Valued at around €150bn, LVMH dominates the luxury sector. The group has been built up over more than forty years by Bernard Arnault, whose family own just over half of the group. The business operates globally and many of its brands have over a century of tradition behind them. Fashion and Leather Goods is the biggest earner within the group.

Despite being the biggest player, LVMH has been outgrowing its smaller rivals and organic growth has averaged over 8% p.a. since 2010. The virtuous circle of strong margins delivering buoyant cash flow to reinvest back into growing the business has been playing out well at LVMH and we think this can continue for some time to come.

Financially the group is strong. Leverage is less than 1x earnings before interest, tax, depreciation and amortisation and even if we treat their store leases as debts and recalculate the ratio accordingly, it doesn’t reach 2x.

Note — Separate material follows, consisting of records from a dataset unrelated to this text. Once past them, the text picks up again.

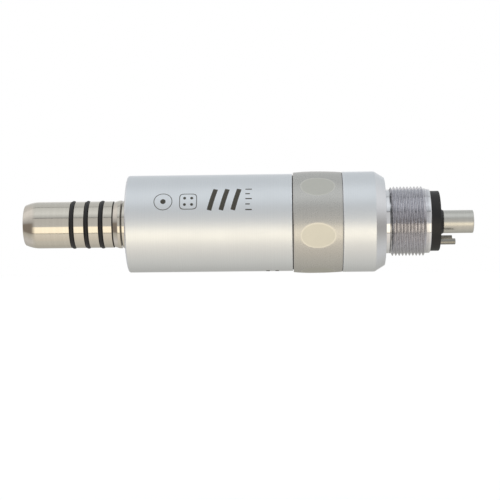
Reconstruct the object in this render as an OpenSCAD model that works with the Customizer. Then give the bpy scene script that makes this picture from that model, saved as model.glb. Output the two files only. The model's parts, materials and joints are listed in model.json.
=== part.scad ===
// Dental air motor: spigot nose, barrel with a vane motor inside, selector ring, rear cap and
// threaded four-hole hose connector. The axis of rotation is X. The nose points to -X, the hose
// end to +X, and the origin is on the axis at the barrel's front shoulder.

/* [Nose spigot] */
// Diameter of the spigot that a handpiece slides onto
nose_d = 9.7; // [9.68:0.01:9.72]
// Length of the spigot in front of the barrel
nose_length = 21.75; // [21.2:0.05:22]
// Diameter of the collar behind the retention groove
collar_d = 10; // [9.9:0.05:10.05]
// Depth of the retention groove below the spigot
catch_depth = 0.2; // [0.1:0.05:0.3]
// Diameter of the socket that takes the handpiece's drive shaft
socket_d = 6.3; // [6.2:0.05:6.4]
// Thickness of a nose O-ring's cord
nose_cord_d = 0.92; // [0.9:0.02:1]
// Height of a nose O-ring above the spigot
nose_oring_stand = 0.17; // [0.1:0.01:0.2]
// Distance between neighbouring nose O-rings
nose_oring_pitch = 3.02; // [2.9:0.02:3.06]
// Distance from the barrel's shoulder to the nearest nose O-ring
nose_oring_back = 5.52; // [5.4:0.02:5.6]

/* [Barrel] */
// Outer diameter of the barrel
barrel_d = 20.2; // [20:0.05:20.6]
// Length of the barrel
barrel_length = 34.1; // [34:0.1:34.1]
// Diameter of the barrel's inside
barrel_bore_d = 18; // [18:0.02:18.04]
// Thickness of the barrel's front wall
front_wall = 1.6; // [1.5:0.05:1.6]
// Radius of the barrel's front edge
barrel_edge_r = 0.3; // [0.1:0.05:0.4]

/* [Selector ring] */
// Width of the selector ring
ring_width = 10.04; // [9.9:0.02:10.04]
// Largest diameter of the crowned ring
ring_d = 21.14; // [21:0.02:21.4]
// Diameter of the ring at its two edges
ring_edge_d = 20.74; // [20.6:0.02:20.9]
// Gap between the barrel and the ring
ring_gap = 0.15; // [0.12:0.01:0.2]
// Number of finger dimples
dimple_count = 6; // [4:1:8]
// Length of a dimple along the motor
dimple_length = 7.3; // [6:0.1:7.4]
// Depth of a dimple
dimple_depth = 0.34; // [0.3:0.02:0.5]
// How far the ring turns each way from stop, in degrees
selector_angle = 40; // [30:1:40]

/* [Rear cap] */
// Outer diameter of the rear cap
cap_d = 20.82; // [20.6:0.02:21]
// Gap between the ring and the cap
cap_gap = 0.1; // [0.08:0.01:0.15]
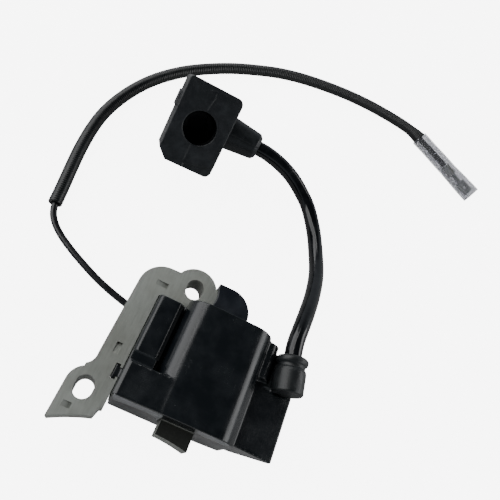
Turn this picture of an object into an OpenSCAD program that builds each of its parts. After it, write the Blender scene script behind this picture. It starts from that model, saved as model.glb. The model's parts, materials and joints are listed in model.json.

We like the group’s strategy of controlling its own distribution globally for key brands. This allows it to keep control over where its brands are seen, vital to retaining cachet and maintaining price discipline.

Ticket price

Best of all, LVMH is currently trading on a significantly lower valuation than Burberry, at 23x forward earnings. Still not in the bargain basement, but given the group’s strength and diversity we think it looks the better way to invest in the luxury sector currently.

We still have a residual position left in Burberry, for the stock dipped back away from our selling levels before we had sold out completely. At this stage we view the position as an option. If it retreats too much, we could rebuild, or reduce it further into any renewed rally. We are in the territory where we feel agnostic towards it.

As regular readers of these blogs will know, our basic setting is a reluctance to trade for trading’s sake, since this incurs costs for uncertain rewards. So we may be left with a little dash of Burberry check in the fund for a while longer.